Sorry for the title, I've been searching/reading about what/where can the problem be and I'm already too confused about this...

I recently started using utf8mb4 in mysql. I'm using utf8mb4 as charset and utf8mb4_unicode_ci as collation for all tables/columns.

So I first I changed:

$mysqli->set_charset('utf8');


to

$mysqli->set_charset('utf8mb4');


made sure my php files are utf8 (I'm using Visual Studio Code so the files are created in UTF-8 by default), and php/html headers are set to utf8:

index.php

header('Content-type: Text/HTML; Charset=UTF-8');


main.php (included at the end of index.php)

<meta http-equiv="Content-Type" content="Text/HTML" />
<meta charset="UTF-8" />


The problem is that for some tables I have to manually insert the data, and this data is stored as is: with special characters, with accents, ñ, etc... And when I display this data in my website I can see that these characters
have replaced the special/accented characters.

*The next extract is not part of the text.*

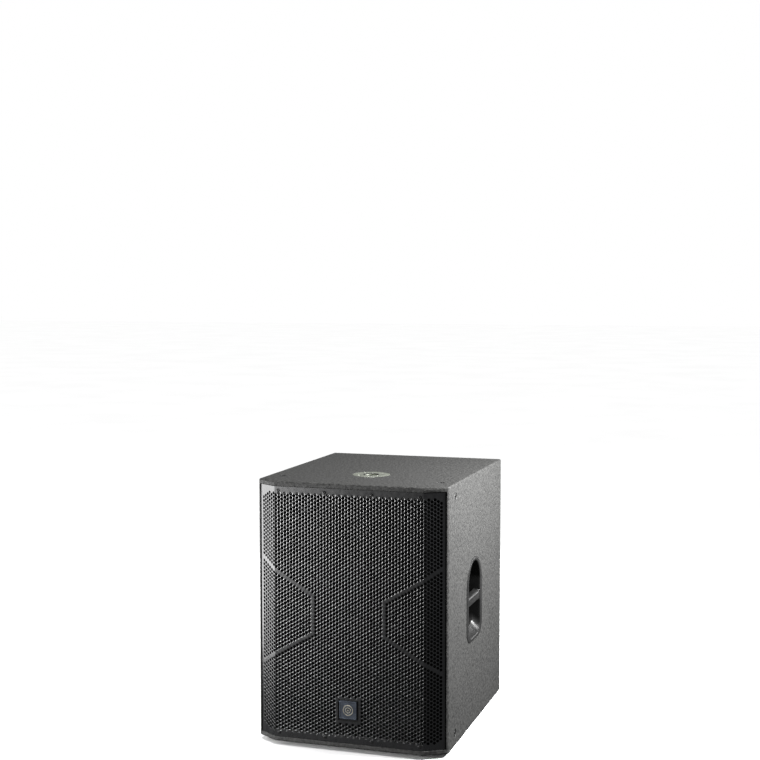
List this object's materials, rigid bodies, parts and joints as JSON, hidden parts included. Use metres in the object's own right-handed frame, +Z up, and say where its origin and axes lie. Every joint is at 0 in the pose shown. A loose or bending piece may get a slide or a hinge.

So my question is: is there any way to store data as is (without replacing/converting special/accented characters) in mysql and be able to display it fine (as is)?

If I revert to
$mysqli->set_charset('utf8');
the data is displayed fine... So this keeps me wondering that there should be no problem with storing utf-8 characters as they are and there is some codification problem somewhere...

I'm using sqlyog community (with wine) and I read somewhere that sometimes the gui does not work correctly when you change some db/table configuration and the only way is the old way (running yourself the query), but I didn't tried this yet. I ran queries to set the charset and collation of all tables/columns.

What do you think?

UPDATE

I'm starting to think that mysqli does not accept utf8mb4 as a valid character encoding and uses utf8 from php and not from mysql... I also think mysql fckd up creating utf8mb4 instead of updating the existing utf8 to support 4 bytes....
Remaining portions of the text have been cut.